Given request:
Each line below is to be written out in full, exactly as shown.

Data to use:

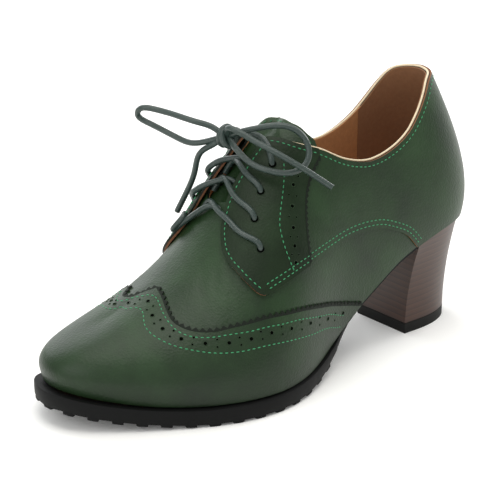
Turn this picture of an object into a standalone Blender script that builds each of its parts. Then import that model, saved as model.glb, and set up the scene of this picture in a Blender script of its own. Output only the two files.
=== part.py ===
# Block-heeled lace-up brogue shoe, left foot, in the pieces its maker would put together.
# Metres, +Z up, toe toward +X, outer side toward +Y, standing on the floor at Z = 0.
# A point of the last is named by its side (+1 outer, -1 inner), how far along the half outline it
# stands (0 at the back seam, 1 at the toe tip) and how far down from the ridge (0) to the feather line (1).

import math
from collections import namedtuple

import bmesh
import bpy
import numpy as np
from mathutils import Matrix, Vector

mm = 0.001

# Sizes of the last
last_length = 0.250
ball_width = 0.088
heel_lift = 0.0575
instep_height = 0.119
sole_height = 0.009
toe_spring = 0.0085

# Leather, one layer over the other
upper_wall = 0.0016
quarter_wall = 0.0009
eyestay_wall = 0.0009
wing_wall = 0.0010
tongue_wall = 0.0014
lap_gap = 0.0004
tongue_gap = 0.0011
seam_gap = 0.0003

# Bottom
insole_thickness = 0.0024
insole_clearance = 0.0008
sole_edge = 0.0026
waist_tuck = 0.0012
groove_depth = 0.0018
groove_width = 0.0055
groove_length = 0.0085
groove_pitch = 0.0113
seat_length = 0.046
heel_bottom_width = 0.0376
heel_bottom_depth = 0.041
heel_tip_thickness = 0.0055

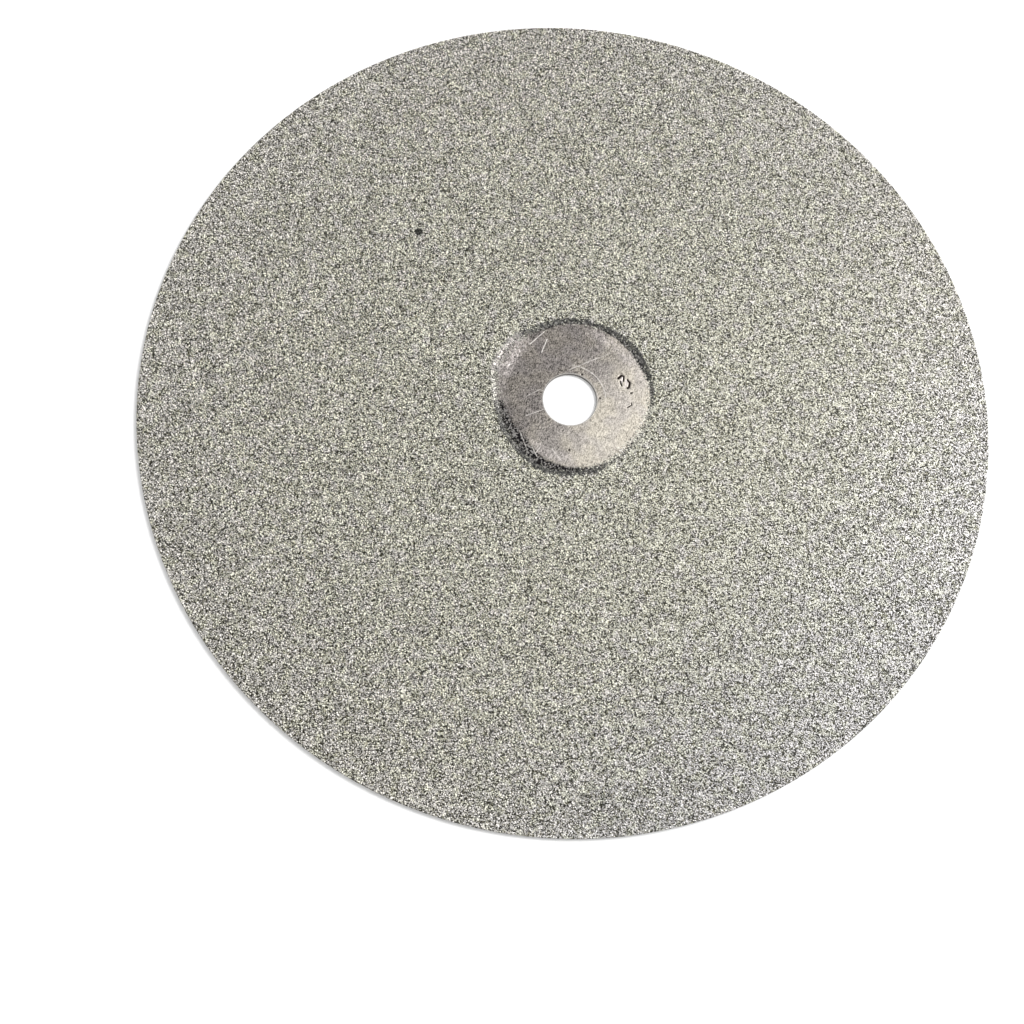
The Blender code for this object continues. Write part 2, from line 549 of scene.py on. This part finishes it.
def cuboctahedron():
    """A blocky crystal: an octahedron with its six points cut off, so fourteen facets."""
    points = []
    for zero in range(3):
        for first in (1, -1):
            for second in (1, -1):
                corner = [first, second]
                corner.insert(zero, 0)
                points.append(corner)
    points = np.array(points, float) / np.sqrt(2)
    faces = []
    for signs in [(a, b, c) for a in (1, -1) for b in (1, -1) for c in (1, -1)]:
        faces.append(facet(points, np.array(signs) / np.sqrt(3), 3))
    for axis in range(3):
        for sign in (1, -1):
            out = np.zeros(3)
            out[axis] = sign
            faces.append(facet(points, out, 4))
    return points, faces


def facet(points, out, count):
    """The count corners that lie furthest along out, in order round it."""
    near = np.argsort(-(points @ out), kind="stable")[:count]
    side = points[near[0]] - out * (points[near[0]] @ out)
    side = side / np.linalg.norm(side)
    other = np.cross(out, side)
    turn = np.arctan2(points[near] @ other, points[near] @ side)
    return tuple(near[np.argsort(turn)])


def random_turns(rng, count):
    """Random rotation matrices, from random unit quaternions."""
    q = rng.normal(size=(count, 4))
    w, x, y, z = (q / np.linalg.norm(q, axis=1, keepdims=True)).T
    rows = [
        [1 - 2 * (y * y + z * z), 2 * (x * y - z * w), 2 * (x * z + y * w)],
        [2 * (x * y + z * w), 1 - 2 * (x * x + z * z), 2 * (y * z - x * w)],
        [2 * (x * z - y * w), 2 * (y * z + x * w), 1 - 2 * (x * x + y * y)],
    ]
    return np.array(rows).transpose(2, 0, 1)


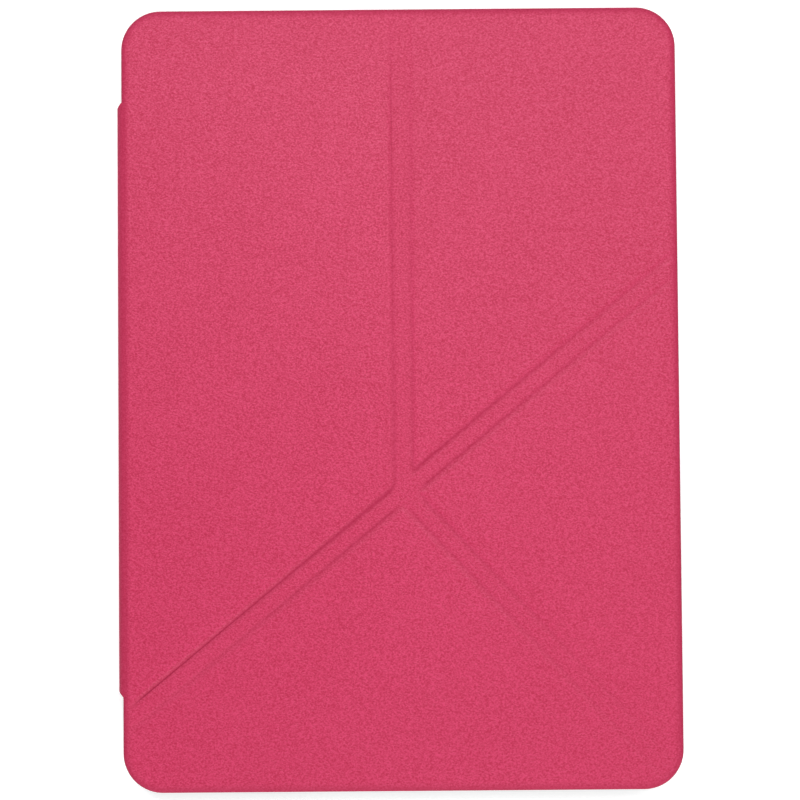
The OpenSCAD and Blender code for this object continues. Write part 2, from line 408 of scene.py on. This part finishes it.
@dataclass
class Wardrobe:
    """Every finish of the case, by the record's slot."""

    materials: dict[Slot, bpy.types.Material] = field(default_factory=dict)

    def build(self) -> None:
        """Makes the materials."""
        self.materials = {
            Slot.LEATHERETTE: Leatherette().build(),
            Slot.LINING: Microfibre().build(),
            Slot.SHELL: Moulded("tray_plastic", (0.016, 0.016, 0.018, 1.0), 0.46).build(),
            Slot.BOARD: Plain("greyboard", (0.34, 0.26, 0.18, 1.0), 0.9).build(),
            Slot.STIFFENER: Plain("stiffener_sheet", (0.68, 0.68, 0.65, 1.0), 0.5).build(),
            Slot.MAGNET: Plain("plated_magnet", (0.62, 0.63, 0.66, 1.0), 0.28, 1.0).build(),
        }

    def dress(self, piece: bpy.types.Object, slot: Slot) -> None:
        """Gives a piece the finish of its slot."""
        piece.data.materials.clear()
        piece.data.materials.append(self.materials[slot])


# ---------------------------------------------------------------------------------------------------------
# Mesh helpers
# ---------------------------------------------------------------------------------------------------------


def cut(bm: bmesh.types.BMesh, point: Vector, normal: Vector, clear: bool = False) -> None:
    """Cuts a mesh along a plane.

    Args:
        bm: The mesh.
        point: A point on the plane.
        normal: The plane's normal.
        clear: Whether to remove what lies on the normal's side.
    """
    bmesh.ops.bisect_plane(bm, geom=bm.verts[:] + bm.edges[:] + bm.faces[:], plane_co=point,
                           plane_no=normal, dist=1e-7, clear_outer=clear)


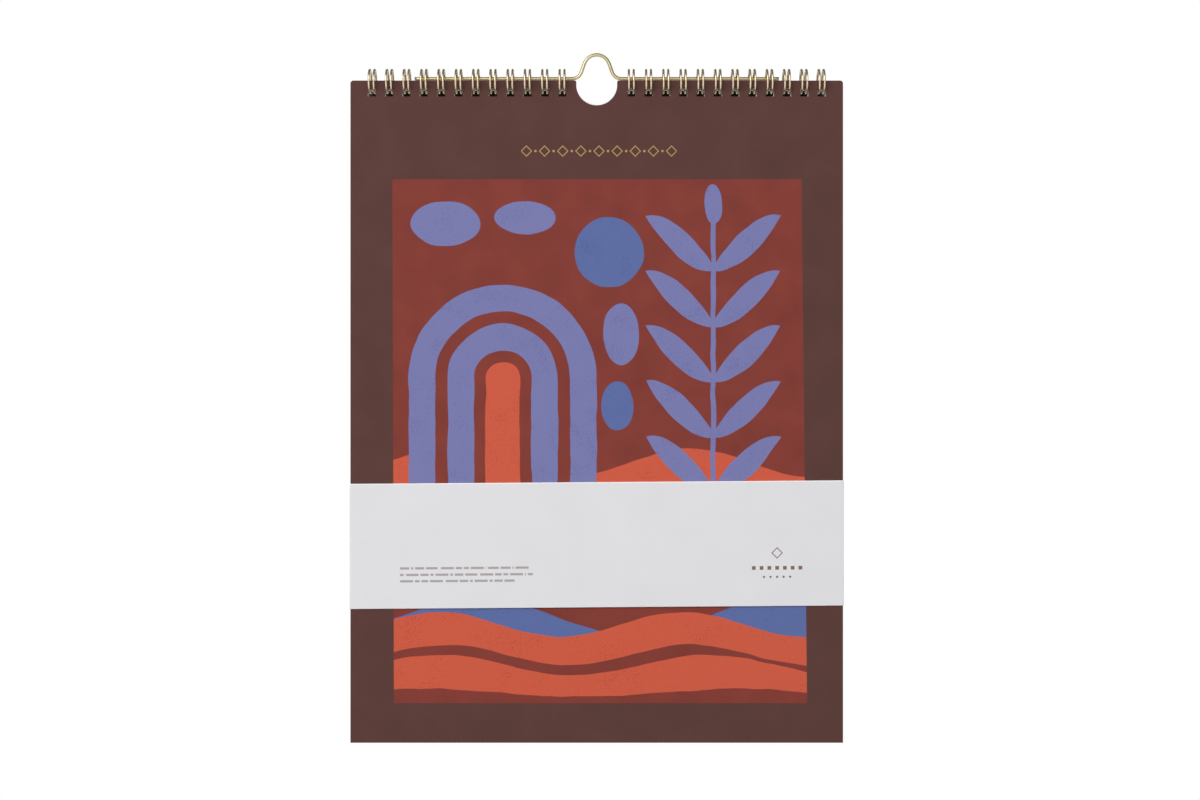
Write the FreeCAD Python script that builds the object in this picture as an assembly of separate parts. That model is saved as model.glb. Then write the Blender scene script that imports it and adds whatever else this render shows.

Completed exercise:
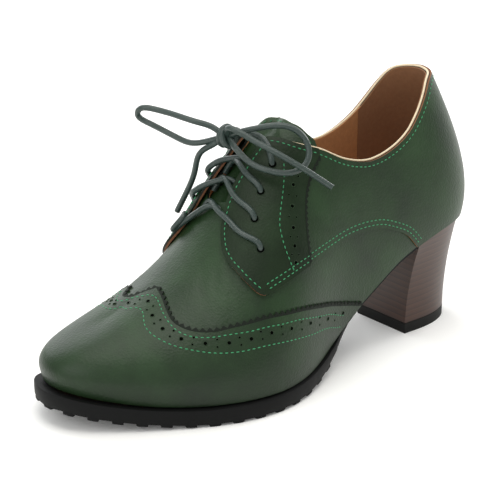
Turn this picture of an object into a standalone Blender script that builds each of its parts. Then import that model, saved as model.glb, and set up the scene of this picture in a Blender script of its own. Output only the two files.
=== part.py ===
# Block-heeled lace-up brogue shoe, left foot, in the pieces its maker would put together.
# Metres, +Z up, toe toward +X, outer side toward +Y, standing on the floor at Z = 0.
# A point of the last is named by its side (+1 outer, -1 inner), how far along the half outline it
# stands (0 at the back seam, 1 at the toe tip) and how far down from the ridge (0) to the feather line (1).

import math
from collections import namedtuple

import bmesh
import bpy
import numpy as np
from mathutils import Matrix, Vector

mm = 0.001

# Sizes of the last
last_length = 0.250
ball_width = 0.088
heel_lift = 0.0575
instep_height = 0.119
sole_height = 0.009
toe_spring = 0.0085

# Leather, one layer over the other
upper_wall = 0.0016
quarter_wall = 0.0009
eyestay_wall = 0.0009
wing_wall = 0.0010
tongue_wall = 0.0014
lap_gap = 0.0004
tongue_gap = 0.0011
seam_gap = 0.0003

# Bottom
insole_thickness = 0.0024
insole_clearance = 0.0008
sole_edge = 0.0026
waist_tuck = 0.0012
groove_depth = 0.0018
groove_width = 0.0055
groove_length = 0.0085
groove_pitch = 0.0113
seat_length = 0.046
heel_bottom_width = 0.0376
heel_bottom_depth = 0.041
heel_tip_thickness = 0.0055

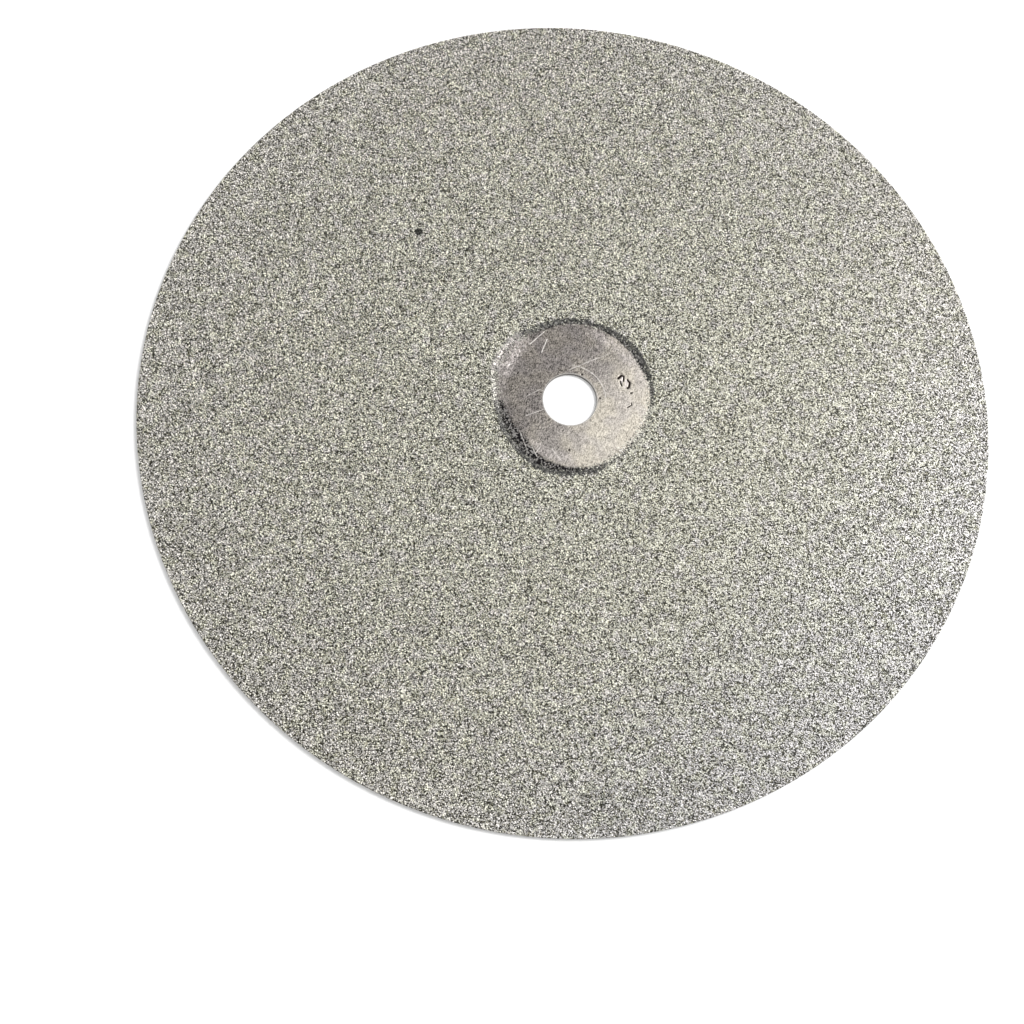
The Blender code for this object continues. Write part 2, from line 549 of scene.py on. This part finishes it.
def cuboctahedron():
    """A blocky crystal: an octahedron with its six points cut off, so fourteen facets."""
    points = []
    for zero in range(3):
        for first in (1, -1):
            for second in (1, -1):
                corner = [first, second]
                corner.insert(zero, 0)
                points.append(corner)
    points = np.array(points, float) / np.sqrt(2)
    faces = []
    for signs in [(a, b, c) for a in (1, -1) for b in (1, -1) for c in (1, -1)]:
        faces.append(facet(points, np.array(signs) / np.sqrt(3), 3))
    for axis in range(3):
        for sign in (1, -1):
            out = np.zeros(3)
            out[axis] = sign
            faces.append(facet(points, out, 4))
    return points, faces


def facet(points, out, count):
    """The count corners that lie furthest along out, in order round it."""
    near = np.argsort(-(points @ out), kind="stable")[:count]
    side = points[near[0]] - out * (points[near[0]] @ out)
    side = side / np.linalg.norm(side)
    other = np.cross(out, side)
    turn = np.arctan2(points[near] @ other, points[near] @ side)
    return tuple(near[np.argsort(turn)])


def random_turns(rng, count):
    """Random rotation matrices, from random unit quaternions."""
    q = rng.normal(size=(count, 4))
    w, x, y, z = (q / np.linalg.norm(q, axis=1, keepdims=True)).T
    rows = [
        [1 - 2 * (y * y + z * z), 2 * (x * y - z * w), 2 * (x * z + y * w)],
        [2 * (x * y + z * w), 1 - 2 * (x * x + z * z), 2 * (y * z - x * w)],
        [2 * (x * z - y * w), 2 * (y * z + x * w), 1 - 2 * (x * x + y * y)],
    ]
    return np.array(rows).transpose(2, 0, 1)


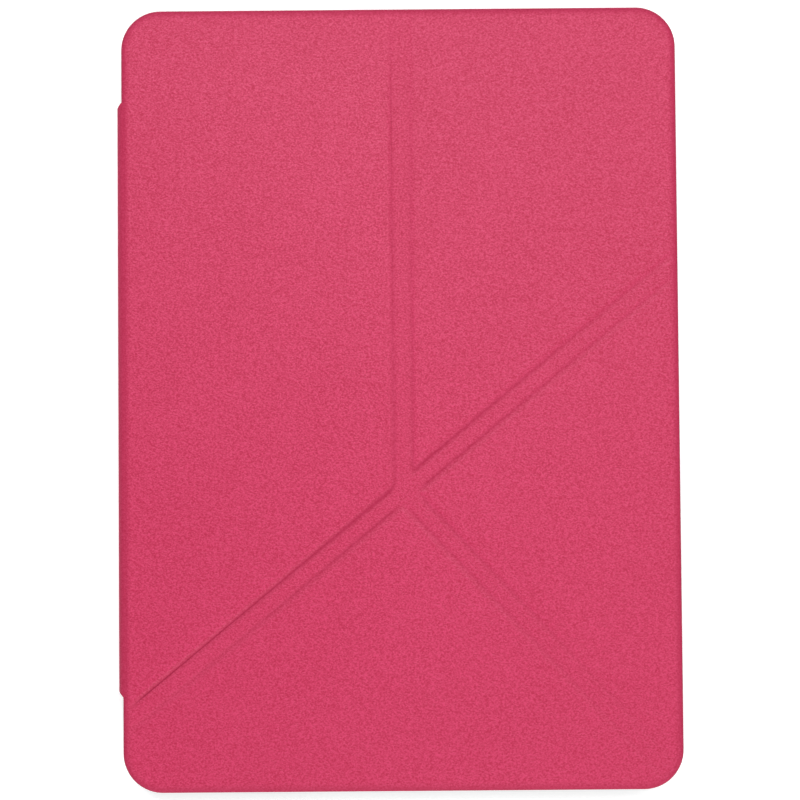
The OpenSCAD and Blender code for this object continues. Write part 2, from line 408 of scene.py on. This part finishes it.
@dataclass
class Wardrobe:
    """Every finish of the case, by the record's slot."""

    materials: dict[Slot, bpy.types.Material] = field(default_factory=dict)

    def build(self) -> None:
        """Makes the materials."""
        self.materials = {
            Slot.LEATHERETTE: Leatherette().build(),
            Slot.LINING: Microfibre().build(),
            Slot.SHELL: Moulded("tray_plastic", (0.016, 0.016, 0.018, 1.0), 0.46).build(),
            Slot.BOARD: Plain("greyboard", (0.34, 0.26, 0.18, 1.0), 0.9).build(),
            Slot.STIFFENER: Plain("stiffener_sheet", (0.68, 0.68, 0.65, 1.0), 0.5).build(),
            Slot.MAGNET: Plain("plated_magnet", (0.62, 0.63, 0.66, 1.0), 0.28, 1.0).build(),
        }

    def dress(self, piece: bpy.types.Object, slot: Slot) -> None:
        """Gives a piece the finish of its slot."""
        piece.data.materials.clear()
        piece.data.materials.append(self.materials[slot])


# ---------------------------------------------------------------------------------------------------------
# Mesh helpers
# ---------------------------------------------------------------------------------------------------------


def cut(bm: bmesh.types.BMesh, point: Vector, normal: Vector, clear: bool = False) -> None:
    """Cuts a mesh along a plane.

    Args:
        bm: The mesh.
        point: A point on the plane.
        normal: The plane's normal.
        clear: Whether to remove what lies on the normal's side.
    """
    bmesh.ops.bisect_plane(bm, geom=bm.verts[:] + bm.edges[:] + bm.faces[:], plane_co=point,
                           plane_no=normal, dist=1e-7, clear_outer=clear)


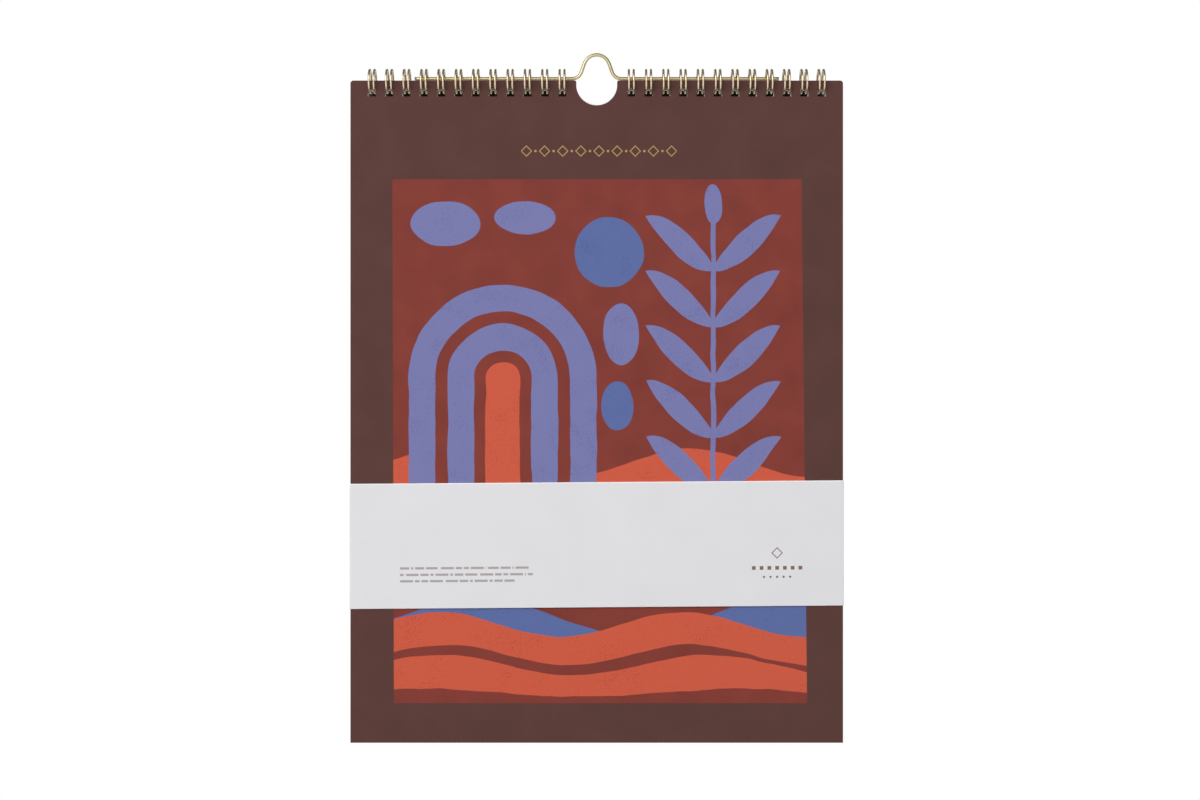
Write the FreeCAD Python script that builds the object in this picture as an assembly of separate parts. That model is saved as model.glb. Then write the Blender scene script that imports it and adds whatever else this render shows.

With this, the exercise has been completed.